Minimum engagement applies **per period of work within a rostered shift**, identified by timesheet ID. Continuous segments within the same shift count as one period. Segments in the same shift separated by a real unpaid gap are **separate periods**, and each must still meet the minimum on its own.

Where the export doesn't carry a timesheet ID, the fallback is to evaluate per segment, treating back-to-back rows with 0-minute gaps as a single period. Either way, the test is whether each engagement reaches the stream minimum, not whether the day's total does.

Sleepover handover exception (cl.25.7(f))

A short work segment immediately adjacent to a sleepover within the same timesheet ID is a **sleepover handover** under clause 25.7(f). It is **not** subject to the cl.10.5 minimum engagement — it is evaluated under the sleepover rules instead (the 4-hour adjacency requirement and the 4-hour minimum payment on the adjacent period).

This is the only structural exception to cl.10.5 inside an otherwise short period. A 90-minute handover sitting against a sleepover is correctly paid as a sleepover-adjacent period, not flagged as a sub-minimum engagement breach.

Casuals — the ignored 2-hour minimum

In home care it is common to roster 1-hour visits. But if the worker is casual, you must pay for **2 hours** even if the visit is shorter. This is one of the most widespread underpayment issues in community-based NDIS services and is a top driver of Fair Work back-pay claims.

Some providers try to work around this by reclassifying workers as part-time without then guaranteeing the minimum part-time hours required by the award — which simply trades one compliance problem for another.

Worked example — home care visit

A casual home care worker is rostered for a 45-minute morning visit. Travel between the worker's home and the participant is unpaid commute time. The 45-minute visit itself attracts the **2-hour casual minimum** under cl.10.5: the worker must be paid for 2 hours, not 0.75 hours.

If the same casual is then sent to a second participant the same day with a 4-hour unpaid gap in between, that second engagement is its own period of work — and it carries its own 2-hour minimum. Same employee, same day, two minimums.

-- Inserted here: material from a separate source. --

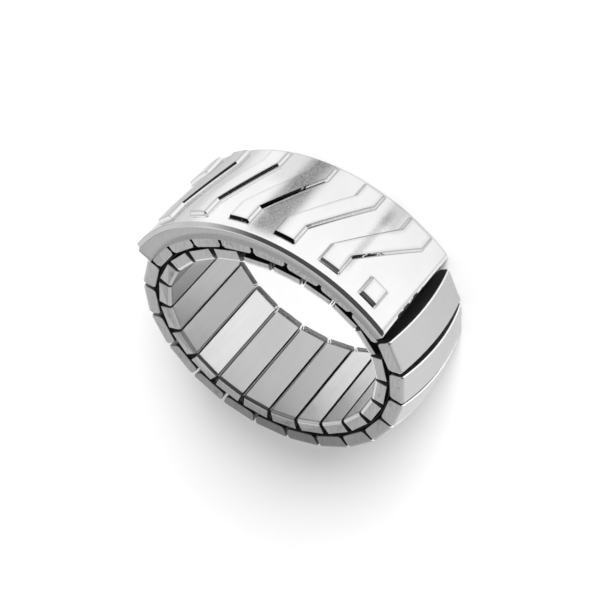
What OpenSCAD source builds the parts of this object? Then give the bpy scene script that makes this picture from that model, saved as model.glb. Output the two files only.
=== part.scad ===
// Expansion band ring with a raised top plate, all in steel.
// Two rows of sleeve links run round the finger, the outer row half a pitch ahead of the inner one.
// The ring lies on its side: +Z is the finger's axis, the plate faces -Y and the floor is z = 0.

/* [Band] */
// Links in each row
links_per_row = 22; // [22:1:22]
// Radius of the circle as long as the band's hinge line
hinge_r = 11.13; // [11:0.01:11.3]
// Flattening under the plate, as a share of the radius
flatten = 0.072; // [0.06:0.001:0.074]
// Narrowing away from the plate, as a share of the radius
taper = 0.0127; // [0.008:0.0001:0.014]
// Turn of the flattened direction away from the plate's middle
skew = 13.3; // [8:0.1:15]
// Width of the band along the finger
band_w = 9.7; // [9:0.1:9.9]

/* [Inner links] */
// Width of an inner link round the band
inner_link_l = 2.5; // [2.2:0.01:2.5]
// Depth of the inner links' finger side below the hinge line
inner_face_in = 1.45; // [1.3:0.01:1.5]
// Depth of the inner links' back below the hinge line
inner_back_in = 0.2; // [0.2:0.01:0.25]
// Depth of their back under the plate's -X half, where they are thinner
thin_back_in = 0.62; // [0.25:0.01:0.8]
// Radius on the finger side edges at the band's two rims
inner_rim_r = 0.3; // [0.1:0.05:0.5]
// Bevel on an inner link's long edges
inner_bevel = 0.06; // [0.05:0.01:0.3]

/* [Outer links] */
// Width of an outer link round the band
outer_link_l = 2.98; // [2.7:0.01:3]
// Width of their crowns, which fan out towards each other
crown_l = 3.28; // [2.98:0.01:3.3]
// Height of the outer links' inner side above the hinge line
outer_back_out = 0.12; // [0.12:0.01:0.16]
// Height of the side faces' top above the hinge line
outer_side_out = 1.42; // [1.2:0.01:1.45]
// Rise of the crown between the two side faces
crown_h = 0.7; // [0.3:0.05:0.8]
// Bevel on the crown's long edges
crown_bevel = 0.13; // [0.05:0.01:0.3]
// Radius between a side face and the crown
shoulder_r = 0.25; // [0.1:0.05:0.5]
// Bevel on an outer link's two lower corners
heel_bevel = 0.22; // [0.05:0.01:0.3]
// Outer links that lie under the plate
covered_links = 8; // [8:1:8]
// Height of the covered links' flat top above the hinge line
covered_top_out = 1.12; // [0.9:0.01:1.12]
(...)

Cancelled shifts and the minimum

If a client cancels a service: with 7 days' notice or more, no pay is required. With less than 7 days' notice (and for full-time and part-time workers specifically, less than the 12 hours threshold in cl.25.5(f)), the employer must pay the shift or provide equivalent work. For casuals who turn up to a cancelled shift, the minimum engagement applies — they cannot be sent home with no pay just because the participant cancelled at the door.

Common Questions

Frequently Asked Questions

What if a client cancels the shift?
If the employer gives 7+ days notice -> no pay required. For full-time and part-time workers, cancellation inside the 12-hour cl.25.5(f) threshold requires the shift to be paid in full or a make-up shift offered. For casuals who attend, the 2-hour minimum engagement applies.
Is the SACS minimum really 3 hours and not 2?
Yes — for non-disability SACS work, cl.10.5 sets a 3-hour minimum. The 2-hour minimum is for SIL, disability services, home care and aged care. Streams matter.
Does the minimum apply per day or per shift?
Per period of work within a rostered shift. If a worker does two separate engagements in the same day with a real unpaid gap between them, each engagement must independently meet the stream minimum.
What about the short shift attached to a sleepover?
A short handover segment immediately before or after a sleepover under the same timesheet ID is a sleepover-adjacent period (cl.25.7(f)), not a separate engagement subject to cl.10.5. It is evaluated under the sleepover rules — 4-hour adjacency and the 4-hour minimum payment apply on one side.